Dans le cadre d’un Plan Climat Energie territorial s’inscrivant dans le programme national Agenda 21 qui prône le développement durable, la communauté urbaine Creusot Montceau (CUCM) souhaite encourager la gestion du bocage et la valorisation économique de ses haies sur son territoire. L’objectif est « de valoriser différentes opportunités de production d’énergie renouvelable », confie Viviane Perrier-Gritti, de la CUCM. Or la communauté urbaine compte de nombreux agriculteurs dans son périmètre qui exploitent tous du bocage avec de nombreuses haies.

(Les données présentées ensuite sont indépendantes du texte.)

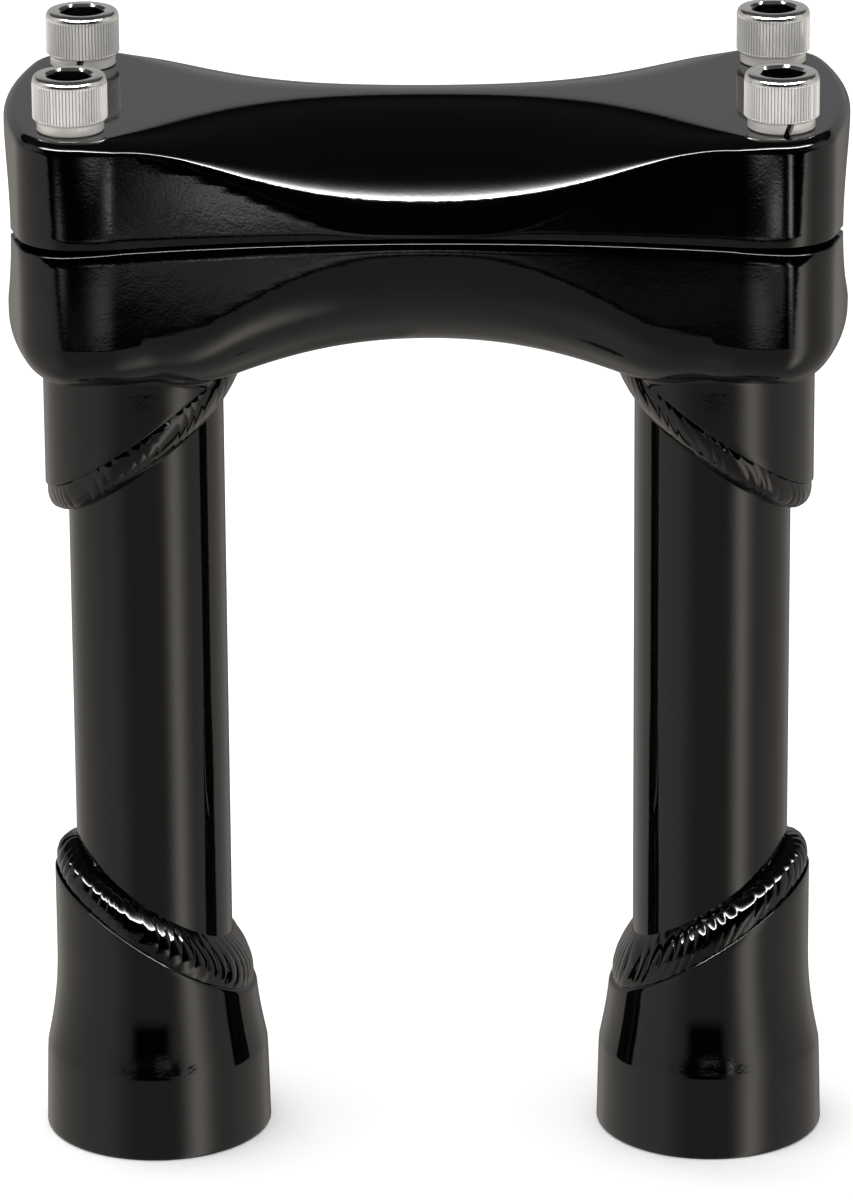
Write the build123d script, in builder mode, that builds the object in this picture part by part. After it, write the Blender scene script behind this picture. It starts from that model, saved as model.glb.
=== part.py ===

Une étude a été confiée à un ingénieur écologue afin de chiffrer les potentialités des haies du territoire et d’en dessiner les modalités d’entretien adéquates (lire ci-contre). Ce travail a permis d’élaborer un programme dont la première étape est de sensibiliser les agriculteurs à cette ressource sous-estimée. C’est à la Chambre d’agriculture de Saône-et-Loire que la CUCM a confié cette tâche. Deux journées techniques ont ainsi été organisées fin septembre à Montceau, Saint-Eusèbe et Le Rousset avec les témoignages de deux éleveurs pionniers en la matière (lire témoignages). L’étape suivante consiste à « tester des plans de gestion de haie à titre expérimental avec des agriculteurs volontaires », confie Viviane Perrier-Gritti.